The discount rate has enormous leverage on EPV. At a 10% discount rate, a $100M earnings stream is worth $1B. At 8%, it’s worth $1.25B. At 12%, it’s worth $833M. Investors must be thoughtful about this assumption; using a rate that is too low will overstate value, and a rate that is too high will understate it.

For a risky or cyclical business, some practitioners raise the discount rate to 12–15% to reflect volatility and earnings uncertainty. For a stable, high-quality business with a wide moat, a lower rate (8–10%) is justified.

When EPV Breaks Down

EPV is not a universal valuation framework. It fails for:

  • High-growth companies — a SaaS startup with 50% revenue growth is NOT worth its current earnings / discount rate. The growth IS the value. EPV would wildly undervalue it.
  • Companies in decline — EPV assumes the company sustains earnings. If a company’s competitive position is deteriorating (e.g., Blockbuster in 2007), normalized earnings may not be sustainable.
  • Highly cyclical businesses near peaks — a real-estate company or oil producer at peak earnings may have normalized earnings below current earnings, making EPV confusing as a signal.
  • Companies with highly distorted capital structures — if a company is over-leveraged, its normalized earnings may be unsustainable because debt service consumes most cash flow.

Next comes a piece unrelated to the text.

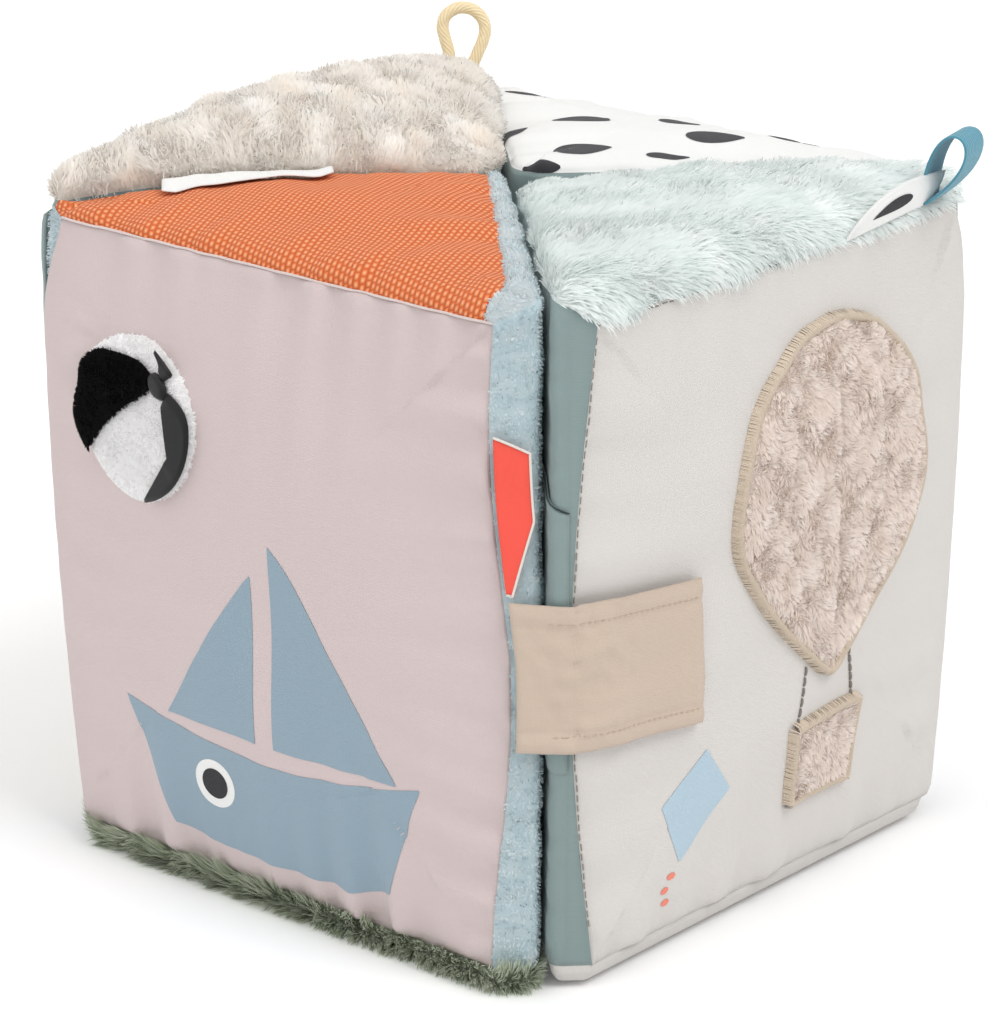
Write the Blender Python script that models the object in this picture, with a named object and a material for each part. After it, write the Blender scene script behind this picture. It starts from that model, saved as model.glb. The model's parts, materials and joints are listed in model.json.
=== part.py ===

In these cases, traditional DCF analysis with explicit growth projections and terminal-value assumptions is more appropriate.

Practical Application

EPV is a screening tool and a sanity check. A value investor might:

  1. Scan for companies trading below 0.8x book value, 8x forward earnings, and with stable returns on equity.
  2. Estimate normalized earnings (strip out one-time items, adjust for cycle).
  3. Calculate EPV using a 10% discount rate.
  4. If market price < 0.6x EPV, flag as a potential deep-value opportunity.
  5. Do further research to confirm the business is not in secular decline.

Deep-value funds and activist investors often use EPV implicitly when they argue that a company is worth its break-up value or sum-of-parts value — essentially, the earnings power of each division, capitalized separately.